Exercise details: Scan the entries below and report only how many lines contain "three".

Supplied data:
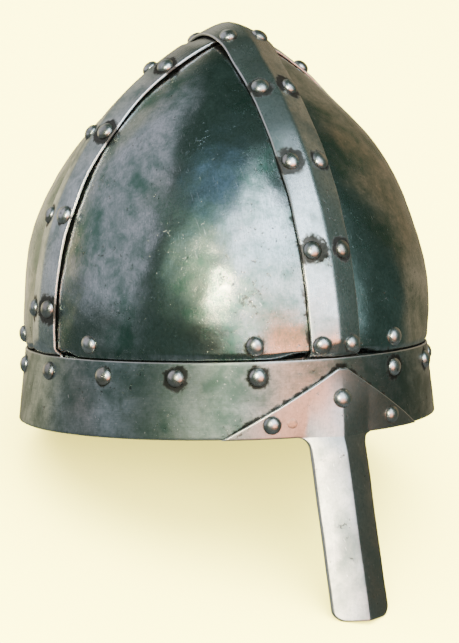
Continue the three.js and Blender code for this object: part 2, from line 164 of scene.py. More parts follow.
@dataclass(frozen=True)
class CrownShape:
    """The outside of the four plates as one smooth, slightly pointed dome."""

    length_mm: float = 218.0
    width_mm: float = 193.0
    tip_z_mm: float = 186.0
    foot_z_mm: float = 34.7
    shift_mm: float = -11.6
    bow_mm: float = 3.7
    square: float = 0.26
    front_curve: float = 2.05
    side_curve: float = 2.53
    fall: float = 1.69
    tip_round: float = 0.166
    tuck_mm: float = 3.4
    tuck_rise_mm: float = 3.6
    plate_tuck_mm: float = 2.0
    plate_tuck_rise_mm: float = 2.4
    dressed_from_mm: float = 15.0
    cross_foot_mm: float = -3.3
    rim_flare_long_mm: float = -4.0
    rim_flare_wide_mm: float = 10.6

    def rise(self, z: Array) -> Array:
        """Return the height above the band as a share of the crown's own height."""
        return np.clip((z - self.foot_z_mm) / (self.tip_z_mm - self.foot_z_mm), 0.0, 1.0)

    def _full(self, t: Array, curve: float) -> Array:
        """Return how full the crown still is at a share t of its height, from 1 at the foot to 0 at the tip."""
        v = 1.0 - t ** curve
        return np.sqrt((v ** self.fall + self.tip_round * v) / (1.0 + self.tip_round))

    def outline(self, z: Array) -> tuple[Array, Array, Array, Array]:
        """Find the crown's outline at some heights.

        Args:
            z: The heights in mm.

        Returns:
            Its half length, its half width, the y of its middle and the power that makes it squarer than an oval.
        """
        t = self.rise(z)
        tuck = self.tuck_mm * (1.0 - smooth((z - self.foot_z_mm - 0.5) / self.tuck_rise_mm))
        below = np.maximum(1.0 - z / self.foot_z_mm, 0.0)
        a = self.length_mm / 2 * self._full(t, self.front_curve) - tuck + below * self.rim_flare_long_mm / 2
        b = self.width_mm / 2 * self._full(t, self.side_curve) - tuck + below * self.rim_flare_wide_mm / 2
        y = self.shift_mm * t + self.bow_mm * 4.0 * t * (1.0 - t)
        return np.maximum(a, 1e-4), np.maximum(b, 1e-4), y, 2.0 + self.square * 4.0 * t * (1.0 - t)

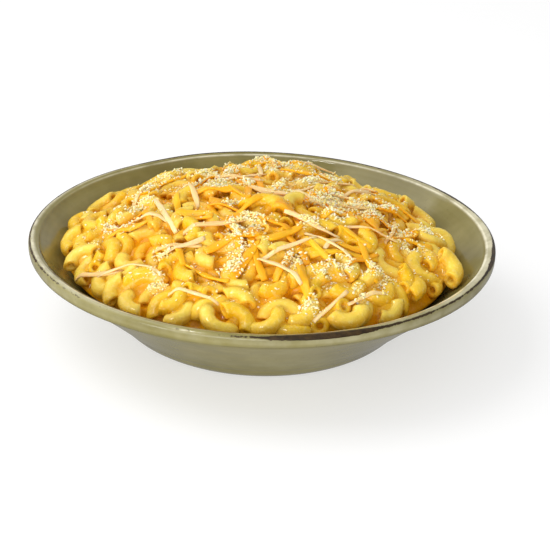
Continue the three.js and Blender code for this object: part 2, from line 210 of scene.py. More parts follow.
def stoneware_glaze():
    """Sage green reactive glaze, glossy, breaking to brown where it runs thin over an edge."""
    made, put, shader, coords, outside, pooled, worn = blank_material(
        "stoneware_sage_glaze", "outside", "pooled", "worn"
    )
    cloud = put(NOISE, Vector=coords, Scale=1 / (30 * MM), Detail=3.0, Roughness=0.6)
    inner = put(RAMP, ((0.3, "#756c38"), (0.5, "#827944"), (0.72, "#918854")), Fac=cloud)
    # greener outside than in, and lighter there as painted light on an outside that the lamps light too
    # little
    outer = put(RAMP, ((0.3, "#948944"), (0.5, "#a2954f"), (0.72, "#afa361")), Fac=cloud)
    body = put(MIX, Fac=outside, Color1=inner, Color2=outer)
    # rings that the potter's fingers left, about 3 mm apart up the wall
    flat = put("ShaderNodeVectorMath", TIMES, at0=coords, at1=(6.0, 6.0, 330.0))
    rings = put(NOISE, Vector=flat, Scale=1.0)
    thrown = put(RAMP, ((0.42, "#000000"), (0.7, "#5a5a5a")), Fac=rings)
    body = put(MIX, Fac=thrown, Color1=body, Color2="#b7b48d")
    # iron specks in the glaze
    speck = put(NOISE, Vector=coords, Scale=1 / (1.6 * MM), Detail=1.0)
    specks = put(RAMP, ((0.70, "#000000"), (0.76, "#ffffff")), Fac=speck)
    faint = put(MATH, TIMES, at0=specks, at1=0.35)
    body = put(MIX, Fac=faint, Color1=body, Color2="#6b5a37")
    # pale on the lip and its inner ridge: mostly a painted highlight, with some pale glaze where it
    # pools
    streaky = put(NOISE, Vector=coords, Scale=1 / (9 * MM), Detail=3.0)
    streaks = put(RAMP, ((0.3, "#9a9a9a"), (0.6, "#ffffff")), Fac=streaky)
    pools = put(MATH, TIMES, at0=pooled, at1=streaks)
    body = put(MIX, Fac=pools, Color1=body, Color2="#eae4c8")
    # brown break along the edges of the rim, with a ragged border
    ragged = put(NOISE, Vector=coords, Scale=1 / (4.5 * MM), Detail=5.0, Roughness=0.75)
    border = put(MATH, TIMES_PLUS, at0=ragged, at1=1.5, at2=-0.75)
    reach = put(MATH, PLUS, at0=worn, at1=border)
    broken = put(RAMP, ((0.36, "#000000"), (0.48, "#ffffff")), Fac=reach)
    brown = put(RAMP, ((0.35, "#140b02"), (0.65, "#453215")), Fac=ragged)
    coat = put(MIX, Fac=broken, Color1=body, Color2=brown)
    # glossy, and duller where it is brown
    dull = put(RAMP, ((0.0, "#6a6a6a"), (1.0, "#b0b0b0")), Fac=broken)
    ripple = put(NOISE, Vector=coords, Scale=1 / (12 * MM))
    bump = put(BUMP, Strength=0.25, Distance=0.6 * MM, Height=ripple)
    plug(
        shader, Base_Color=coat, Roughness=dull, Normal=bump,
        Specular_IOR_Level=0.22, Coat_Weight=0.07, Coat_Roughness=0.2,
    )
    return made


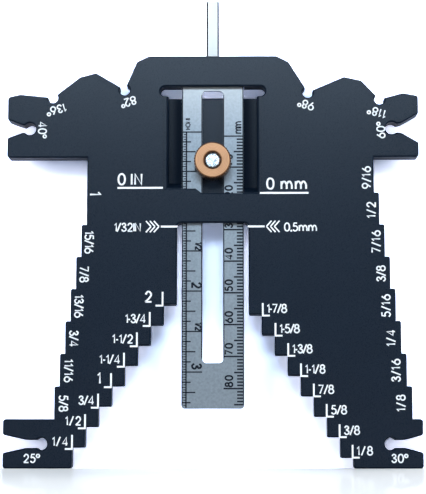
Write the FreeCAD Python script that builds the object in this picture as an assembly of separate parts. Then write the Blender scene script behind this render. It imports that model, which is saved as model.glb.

Output for this task: 2